ARNHEM. Het Gerechtshof Arnhem heeft op 28 december jl. uitspraak gedaan in de zaak over een poster betreffende minister Verdonk en de Schipholbrand. Deze uitspraak volgt op het vonnis van de Rechtbank Arnhem van 11 januari 2006, waartegen de officier van justitie hoger beroep heeft ingesteld.

Het Gerechtshof verklaarde smaadschrift wel bewezen, maar niet strafbaar, omdat strafbaarstelling een ontoelaatbare beperking van de vrijheid van meningsuiting, zoals neergelegd in artikel 10 van het Europees Verdrag voor de Rechten van de Mens (EVRM), zou opleveren.

De verdachte had een poster afgerold en getoond voor een televisiecamera naar aanleiding van de brand in het detentiecentrum op Schiphol. De poster bestond uit een afbeelding van dat centrum met de tekst: ‘Reisbureau Rita. Arrestatie – deportatie – crematie. Adequaat tot het bittere einde.’ Hiermee werd gereageerd op de uitspraak van Verdonk dat tijdens de brand, waarbij elf mensen de dood vonden, door het personeel van het detentiecentrum ‘adequaat’ was opgetreden.

Het Gerechtshof achtte smaadschrift wel bewezen, maar oordeelde vervolgens dat strafbaarstelling hiervan in dit geval strijdig zou zijn met de vrijheid van meningsuiting, zoals neergelegd in art. 10 EVRM. Vaste jurisprudentie van het Europese Hof voor de Rechten van de Mens (EHRM) geeft aan dat een beperking op de vrijheid van meningsuiting ingegeven moet zijn door een ‘pressing social need’, deze ‘relevant and sufficient’ en voorts ‘proportionate to the legitimate aims pursued’ moet zijn.

Het EHRM heeft in eerdere uitspraken ook gesteld dat artikel 10 EVRM niet alleen van toepassing is op ideeën en informatie ‘that are favourably received or regarded as inoffensive or as a matter of indifference, but also to those that offend, shock or disturb. Such are the demands of that pluralism, tolerance and broadmindedness without which there is no ‘democratic society’ as set forth in article 10, this freedom is subject to exceptions, which must, however, be construed strictly, and the need for any restrictions must be established convincingly.’ (onder meer EHRM 8 juli 1999, Baskaya, NJ 2001, 62, par. 61). Ook kwetsende, choquerende en storende meningen moeten, uitzonderingen daargelaten, in een democratische, tolerante samenleving beschermd worden, en kunnen alleen onder strikte voorwaarden beperkt worden.

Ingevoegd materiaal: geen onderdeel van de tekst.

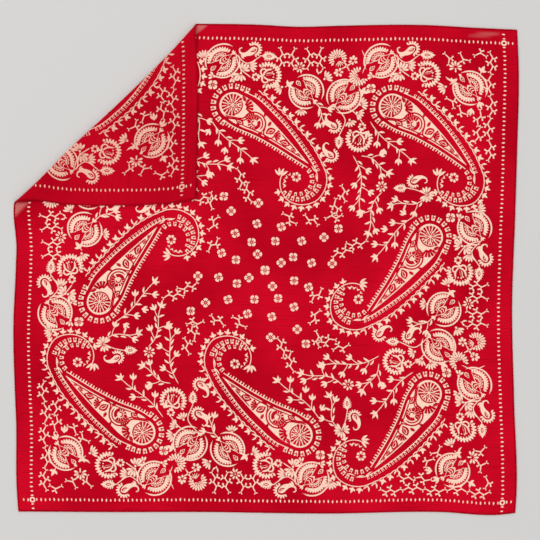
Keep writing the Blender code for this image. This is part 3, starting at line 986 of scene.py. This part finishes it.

Omdat de poster in dit geval niet opriep tot geweld, haat of verstoring van de openbare orde, en een standpuntbepaling inhield betreffende een kwestie waarover een verhit politiek debat werd gevoerd, zou strafbaarstelling naar het oordeel van het Gerechtshof Arnhem een te grote inbreuk maken op de vrijheid van meningsuiting. De poster regeerde immers op uitlatingen van een minister. Het Gerechtshof overwoog in dit verband dat ten aanzien van politieke meninguiting en onderwerpen van algemeen belang niet snel een beperking van de vrijheid van meningsuiting wordt toegestaan. Politici moeten meer kritiek kunnen verdragen dan gewone burgers. Het Gerechtshof woog voorts mee dat de poster satirisch bedoeld was, en er duidelijk van overdrijving gebruik werd gemaakt. Volgens vaste jurisprudentie van het EHRM zal, als sprake is van satirische uitingen waarbij de lezer kon begrijpen dat van overdrijving gebruik wordt gemaakt, minder snel sprake zijn van een in een democratische samenleving noodzakelijke beperking van de vrijheid van meningsuiting. Het Gerechtshof heeft daarom besloten dat verdachte wel het tenlastegelegde feit heeft begaan, maar, gelet op art. 10 EVRM, niet strafbaar is en ontslagen wordt van rechtsvervolging.